In his dream, Jacob saw "the angels of God" ascending and descending on the Ladder (vs. 12). Christ Jesus is "the Way,
the Truth, and the Life" by His own testimony (Jn. 14:6). God has fashioned an eternal means of communication between
the finite world and Himself, giving us knowledge of the Unknowable, allowing us to handle the Word of Life (1 Jn. 1:1).
Again, St. Andrew of Crete prompts us: "the great Patriarch...mystically set up for you my soul, a ladder of active ascent."
St. John of the Ladder adds: "Let him who has mounted it not turn back."

God promised to give the land on which Jacob lay and the ladder was "fixed" to his "seed" (Gen. 28:13 LXX). From the
Apostle Paul we learn that this "seed" which God mentions "is Christ" (Gal. 3:16). Through this Seed which is Christ,
multitudes of people who live on earth will receive strength to struggle up the Ladder to "reach the ineffable beauty of that
Countenance." Hence "shall all the tribes of the earth be blessed" (Gen. 28:14).

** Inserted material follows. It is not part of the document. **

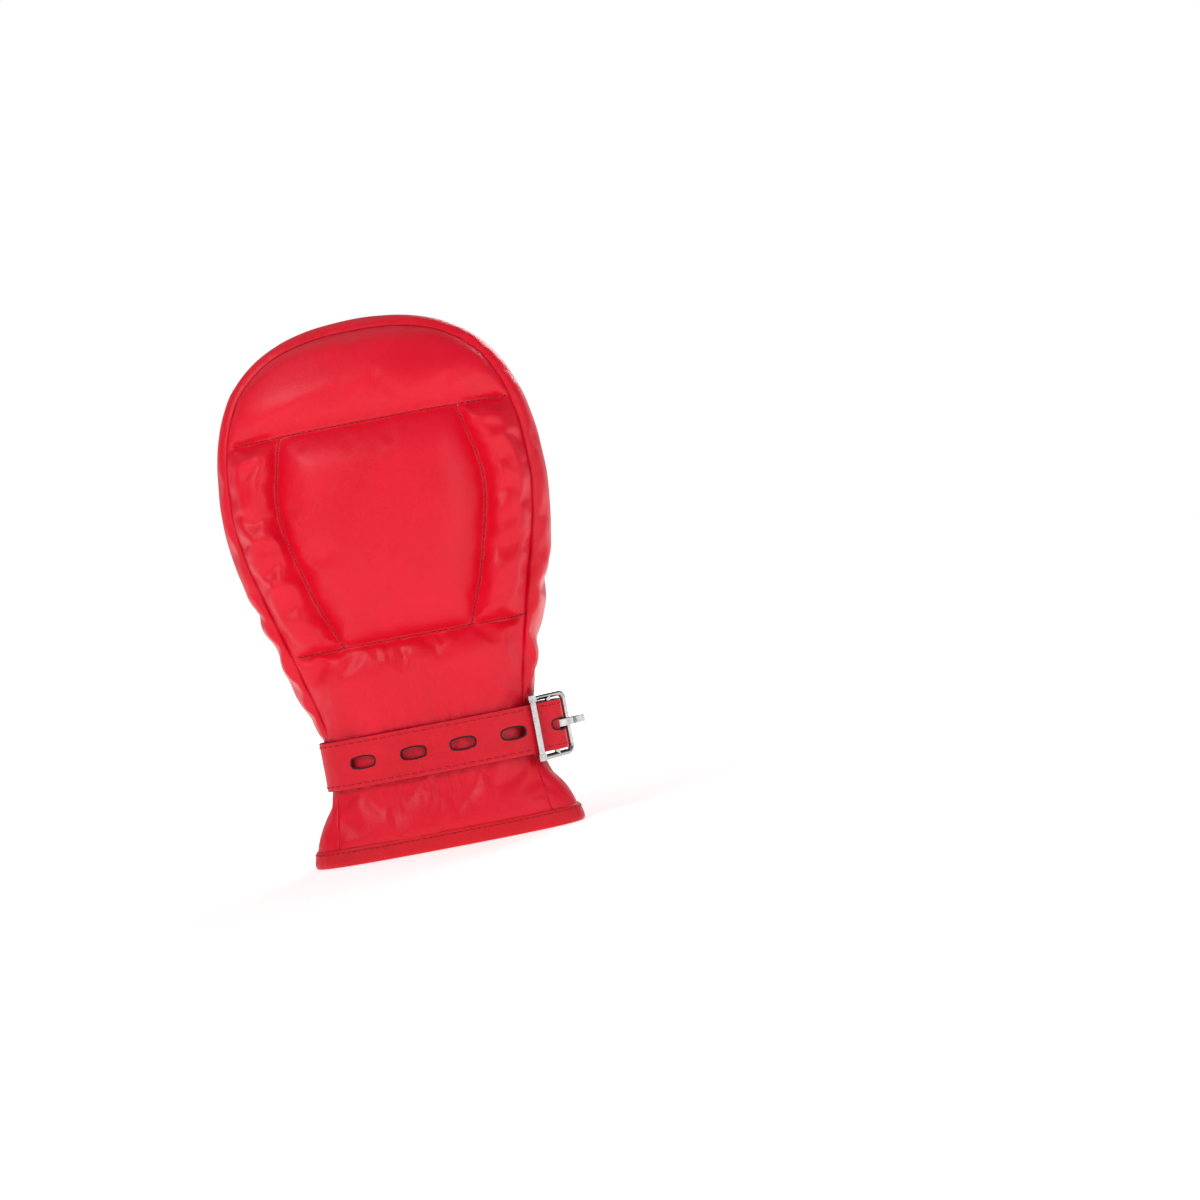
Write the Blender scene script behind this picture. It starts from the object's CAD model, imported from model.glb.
"""Padded fist mitt with a locking wrist strap: quilted skin, pads, lining, strap, stitches and hardware.

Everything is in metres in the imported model's frame: +Z from the cuff to the fingertips, -Y is the front face
with the strap's open slots, +X is the buckle's side, and the cuff's rim stands on z = 0.
"""

import math

import bmesh
import bpy
import numpy as np
from mathutils import Matrix, Vector, noise
from mathutils.bvhtree import BVHTree


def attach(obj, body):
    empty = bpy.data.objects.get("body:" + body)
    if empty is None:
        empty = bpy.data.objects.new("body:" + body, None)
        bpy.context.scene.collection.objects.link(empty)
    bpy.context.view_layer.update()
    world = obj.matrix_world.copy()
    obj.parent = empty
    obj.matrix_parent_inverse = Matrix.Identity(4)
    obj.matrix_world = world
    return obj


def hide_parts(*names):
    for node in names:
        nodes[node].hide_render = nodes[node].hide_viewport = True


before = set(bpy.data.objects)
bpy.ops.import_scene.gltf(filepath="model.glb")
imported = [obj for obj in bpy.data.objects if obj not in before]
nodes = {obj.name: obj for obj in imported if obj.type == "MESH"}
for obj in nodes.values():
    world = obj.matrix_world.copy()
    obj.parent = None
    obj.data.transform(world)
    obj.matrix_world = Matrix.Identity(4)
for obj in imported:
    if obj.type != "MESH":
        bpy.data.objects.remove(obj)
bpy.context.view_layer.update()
MM = 0.001

# ---------------------------------------------------------------- driving sizes, in millimetres
BINDING_HEIGHT = 9.0
STRAP_LOW, STRAP_HIGH = 38.6, 64.0
LOWER_STITCH, UPPER_STITCH = 110.0, 222.0
ROUNDNESS = 2.6
SKIN = 1.2

# height, half width and half depth of the whole mitt
GIRTH = [
    (-2, 70.6, 27.5), (12, 67.2, 26.8), (25, 60.8, 25.3), (38, 55.0, 24.1), (51, 54.2, 23.8),
    (64, 55.0, 24.1), (77, 59.4, 26.3), (90, 64.2, 30.0), (105, 69.4, 34.6), (122, 74.4, 38.0),
    (140, 78.8, 40.6), (160, 82.8, 42.0), (182, 84.8, 42.5), (202, 84.0, 41.6), (222, 80.8, 39.0),
    (240, 74.0, 34.0), (256, 63.0, 27.0), (268, 46.0, 18.5), (276, 21.0, 8.0),
]
# height and half width of the panels' seams up the sides
SEAM = [
    (0, 56.5), (20, 54.3), (38, 51.8), (64, 51.0), (94, 57.0), (130, 66.0), (160, 74.0), (182, 77.0),
    (202, 76.6), (222, 74.0), (236, 69.2), (246, 64.0),
]
# x and height of the seam over the fingertips, from its left corner to the middle
DOME = [(-64.0, 246.0), (-58.4, 252.3), (-52.0, 257.7), (-43.0, 263.0), (-25.0, 268.6), (0.0, 270.6)]
# height and half width of the middle pad's stitching
MIDDLE_PAD = [
    (0, 31.0), (64, 28.5), (110, 33.0), (129, 40.5), (155, 48.0), (181, 53.0), (198, 51.5),
    (222, 45.5), (246, 39.5),
]
HEM = 2.0                   # height of the skin's lower edge

# how wide the leather rolls down to its stitch lines in each place
WRIST_ROLL, FINGER_ROLL, PALM_ROLL, CHANNEL_ROLL, SEAM_ROLL = 19, 24, 23, 11, 9
VALLEY = 9.5                # how far the stitch lines lie under the pads' crowns
SEAM_SINK = 3.5             # how far the seams lie under them
CHANNEL_CROWN = 2.0         # how far the side channels stand over the other pads
STRAP_FADE = 26             # height over which the puffed shape comes back above the strap
TIP_BOW = 6.5               # how far the girth lies outside the seam over the fingertips
BAND_FULLNESS = 0.85        # share of the way from the seam to the girth that the band bows out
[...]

Jacob's response to the dream is to awake in awe before a new potential for eternity in this life. He continued his life-journey with hope and great expectation, because he knew the Ladder existed, and so may we! On the one hand,
Metropolitan Philaret reminds us: "not [to] forget that, unless we employ our efforts in correcting ourselves and our lives,
we shall cease our ascent, and, most assuredly, we shall begin to fall." Conversely, St. Andrew of Crete encourages us:
"The ladder...my soul is a model of mounting by action and ascent by knowledge."

O Word of the Father, through Thine exceeding compassion Thou didst descend to us who fall here below, putting on our
humility: help us to ascend by the true Way to eternal Life.